== Provided data ==

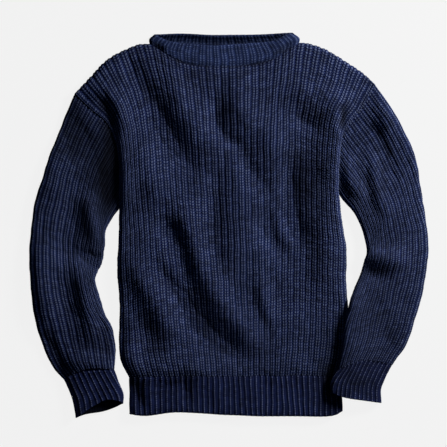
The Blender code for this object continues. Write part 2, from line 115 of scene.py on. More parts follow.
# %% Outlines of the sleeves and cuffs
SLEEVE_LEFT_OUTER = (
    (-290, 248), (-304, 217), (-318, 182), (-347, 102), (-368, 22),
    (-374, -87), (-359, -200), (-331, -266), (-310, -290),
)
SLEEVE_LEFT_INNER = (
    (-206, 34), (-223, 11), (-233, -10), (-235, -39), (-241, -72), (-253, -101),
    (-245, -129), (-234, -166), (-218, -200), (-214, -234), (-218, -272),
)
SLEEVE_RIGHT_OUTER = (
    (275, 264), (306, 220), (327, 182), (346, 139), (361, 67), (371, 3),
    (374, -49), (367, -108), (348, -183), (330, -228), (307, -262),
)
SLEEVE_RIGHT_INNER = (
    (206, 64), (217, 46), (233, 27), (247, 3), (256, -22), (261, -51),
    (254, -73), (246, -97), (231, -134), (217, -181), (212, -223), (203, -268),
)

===

» **To be done**: Return every line exactly.

» **Task answer**:
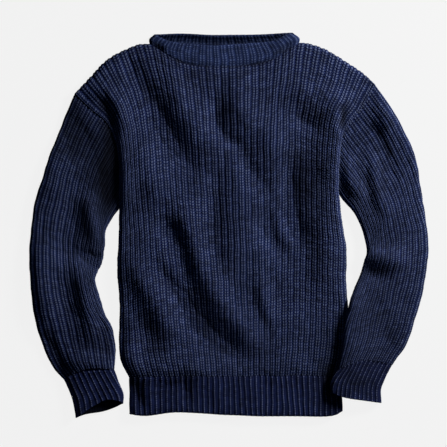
The Blender code for this object continues. Write part 2, from line 115 of scene.py on. More parts follow.
# %% Outlines of the sleeves and cuffs
SLEEVE_LEFT_OUTER = (
    (-290, 248), (-304, 217), (-318, 182), (-347, 102), (-368, 22),
    (-374, -87), (-359, -200), (-331, -266), (-310, -290),
)
SLEEVE_LEFT_INNER = (
    (-206, 34), (-223, 11), (-233, -10), (-235, -39), (-241, -72), (-253, -101),
    (-245, -129), (-234, -166), (-218, -200), (-214, -234), (-218, -272),
)
SLEEVE_RIGHT_OUTER = (
    (275, 264), (306, 220), (327, 182), (346, 139), (361, 67), (371, 3),
    (374, -49), (367, -108), (348, -183), (330, -228), (307, -262),
)
SLEEVE_RIGHT_INNER = (
    (206, 64), (217, 46), (233, 27), (247, 3), (256, -22), (261, -51),
    (254, -73), (246, -97), (231, -134), (217, -181), (212, -223), (203, -268),
)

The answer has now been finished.